- **Exercise details**
Quote all of the data below exactly, please.
** START OF Data shown **
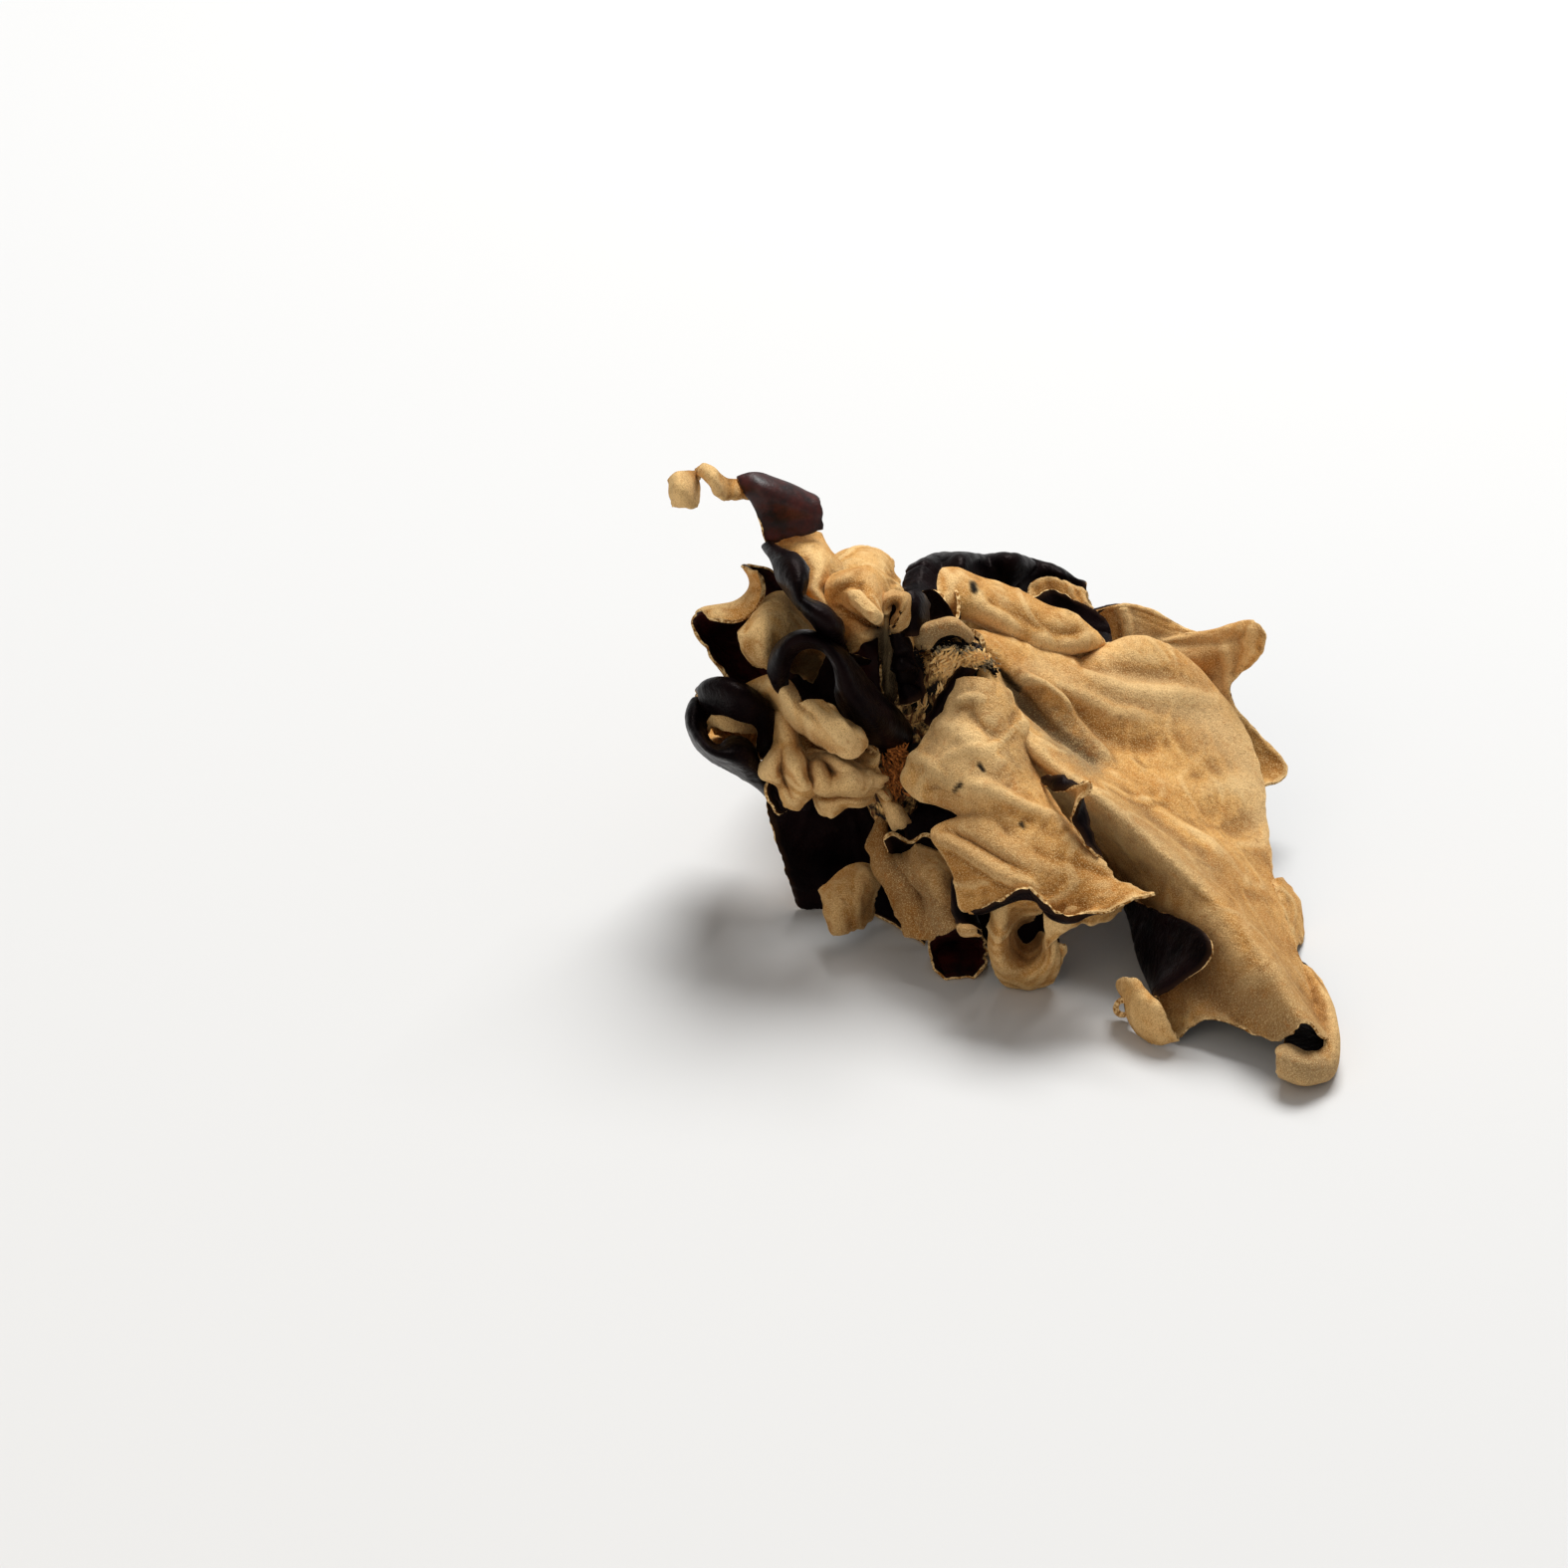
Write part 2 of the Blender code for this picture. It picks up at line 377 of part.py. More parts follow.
MAIN_EAR_TIP = [
    [(1281, 1051, -59), (1280, 1060, -62), (1281, 1072, -63), (1283, 1082, -62), (1286, 1078, -55),
     (1288, 1052, -46), (1284, 1016, -30)],
    [(1295, 1050, -59), (1294, 1061, -64), (1294, 1074, -65), (1295, 1085, -64), (1297, 1080, -56),
     (1299, 1050, -44), (1300, 1012, -27)],
    [(1309, 1057, -60), (1308, 1067, -65), (1309, 1078, -66), (1310, 1089, -65), (1311, 1082, -56),
     (1311, 1050, -43), (1312, 1012, -28)],
    [(1323, 1058, -59), (1324, 1067, -63), (1325, 1077, -64), (1326, 1086, -63), (1327, 1078, -55),
     (1325, 1048, -43), (1322, 1012, -31)],
    [(1330, 1051, -57), (1334, 1058, -59), (1337, 1067, -61), (1337, 1079, -61), (1338, 1070, -53),
     (1332, 1045, -43), (1326, 1018, -35)],
    [(1328, 1036, -51), (1334, 1038, -53), (1339, 1043, -55), (1342, 1055, -57), (1342, 1047, -51),
     (1336, 1032, -43), (1329, 1014, -36)],
    [(1321, 1014, -42), (1328, 1014, -44), (1334, 1015, -46), (1339, 1022, -48), (1338, 1016, -43),
     (1332, 1008, -37), (1324, 1000, -32)],
    [(1312, 992, -33), (1319, 990, -35), (1326, 992, -37), (1331, 998, -38), (1330, 994, -34),
     (1324, 988, -30), (1316, 983, -27)],
    [(1301, 966, -24), (1307, 968, -26), (1312, 971, -27), (1316, 976, -28), (1315, 973, -24),
     (1310, 968, -21), (1304, 964, -19)],
]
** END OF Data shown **
- **Solution**
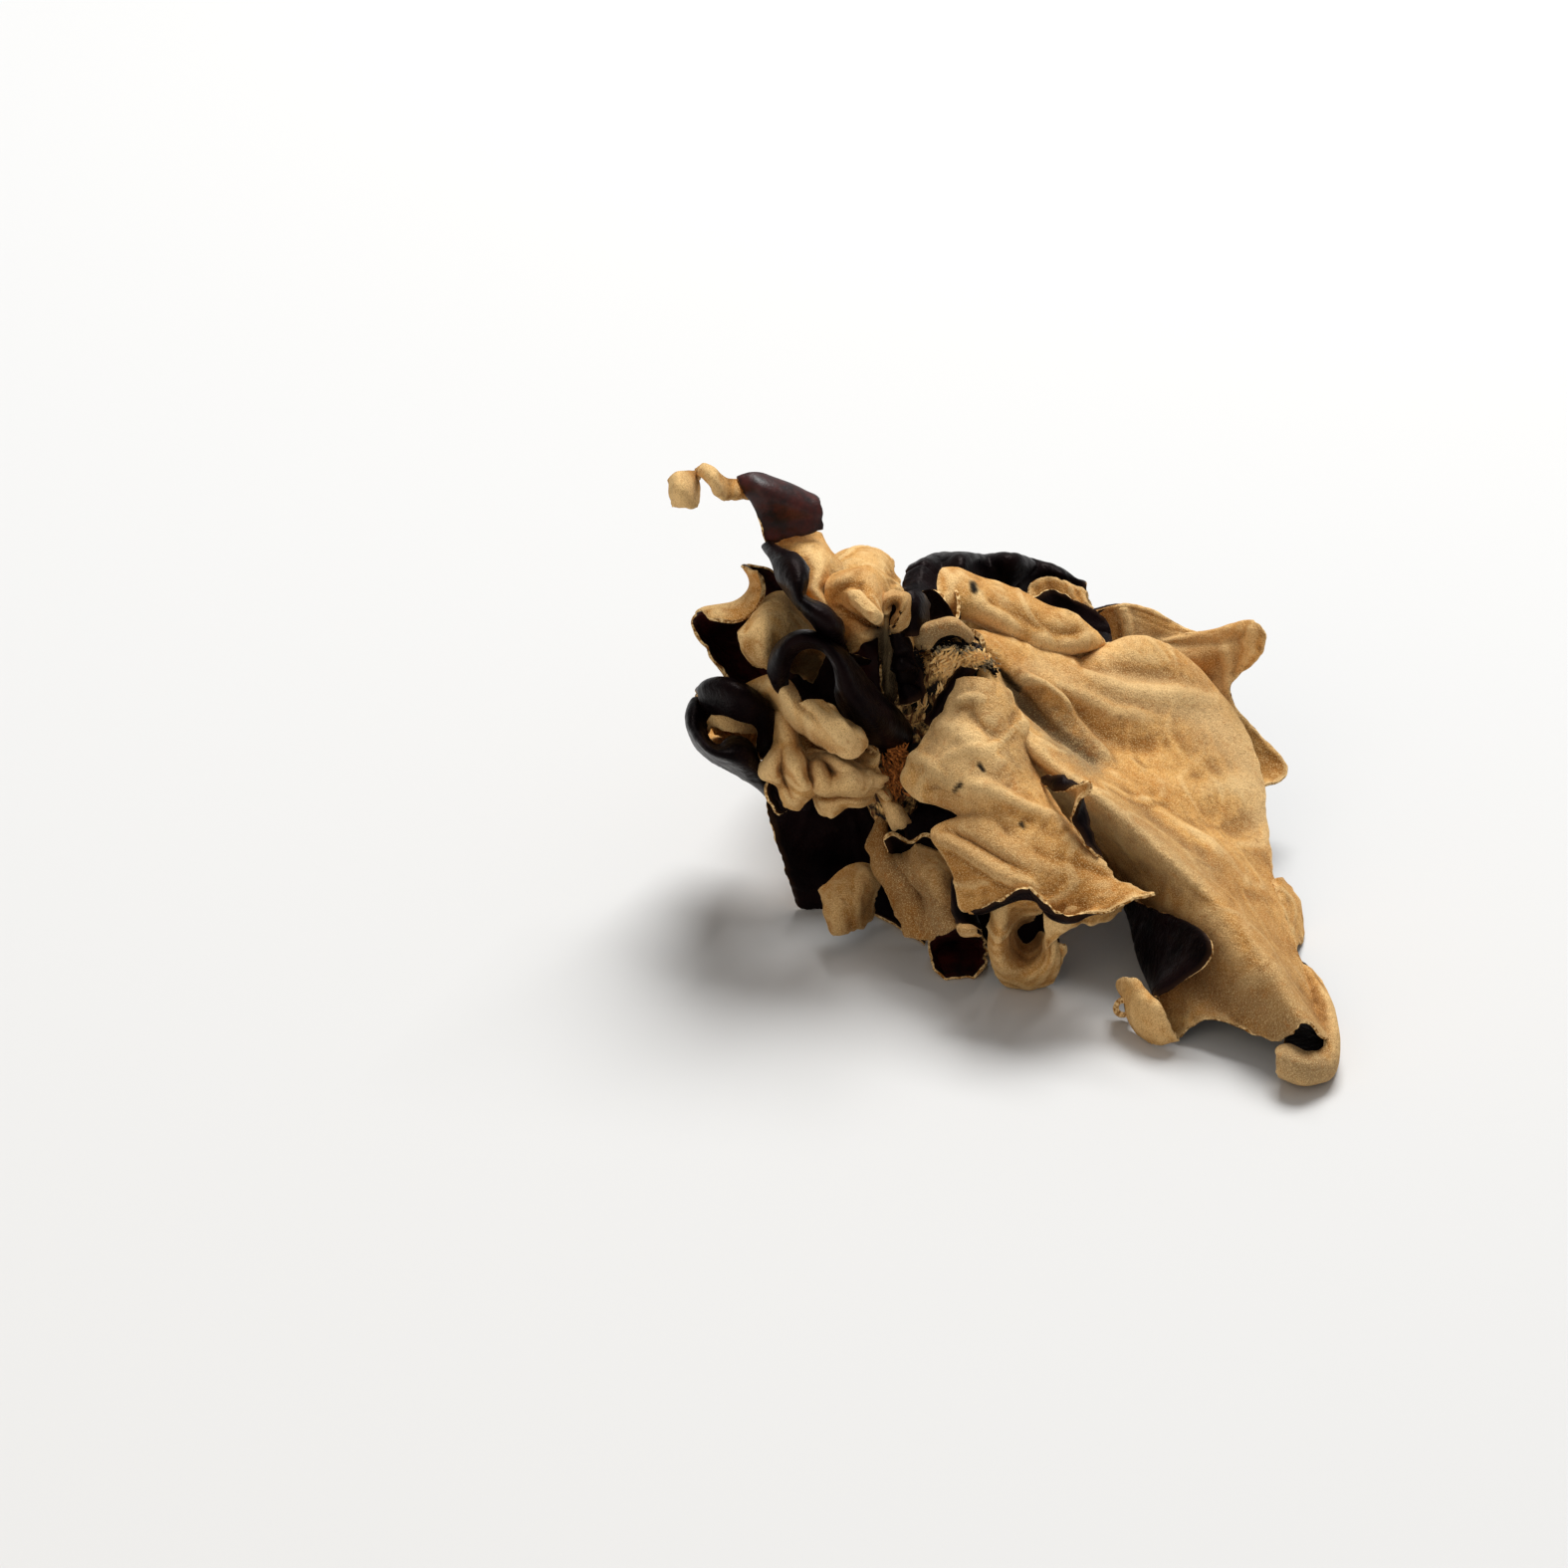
Write part 2 of the Blender code for this picture. It picks up at line 377 of part.py. More parts follow.
MAIN_EAR_TIP = [
    [(1281, 1051, -59), (1280, 1060, -62), (1281, 1072, -63), (1283, 1082, -62), (1286, 1078, -55),
     (1288, 1052, -46), (1284, 1016, -30)],
    [(1295, 1050, -59), (1294, 1061, -64), (1294, 1074, -65), (1295, 1085, -64), (1297, 1080, -56),
     (1299, 1050, -44), (1300, 1012, -27)],
    [(1309, 1057, -60), (1308, 1067, -65), (1309, 1078, -66), (1310, 1089, -65), (1311, 1082, -56),
     (1311, 1050, -43), (1312, 1012, -28)],
    [(1323, 1058, -59), (1324, 1067, -63), (1325, 1077, -64), (1326, 1086, -63), (1327, 1078, -55),
     (1325, 1048, -43), (1322, 1012, -31)],
    [(1330, 1051, -57), (1334, 1058, -59), (1337, 1067, -61), (1337, 1079, -61), (1338, 1070, -53),
     (1332, 1045, -43), (1326, 1018, -35)],
    [(1328, 1036, -51), (1334, 1038, -53), (1339, 1043, -55), (1342, 1055, -57), (1342, 1047, -51),
     (1336, 1032, -43), (1329, 1014, -36)],
    [(1321, 1014, -42), (1328, 1014, -44), (1334, 1015, -46), (1339, 1022, -48), (1338, 1016, -43),
     (1332, 1008, -37), (1324, 1000, -32)],
    [(1312, 992, -33), (1319, 990, -35), (1326, 992, -37), (1331, 998, -38), (1330, 994, -34),
     (1324, 988, -30), (1316, 983, -27)],
    [(1301, 966, -24), (1307, 968, -26), (1312, 971, -27), (1316, 976, -28), (1315, 973, -24),
     (1310, 968, -21), (1304, 964, -19)],
]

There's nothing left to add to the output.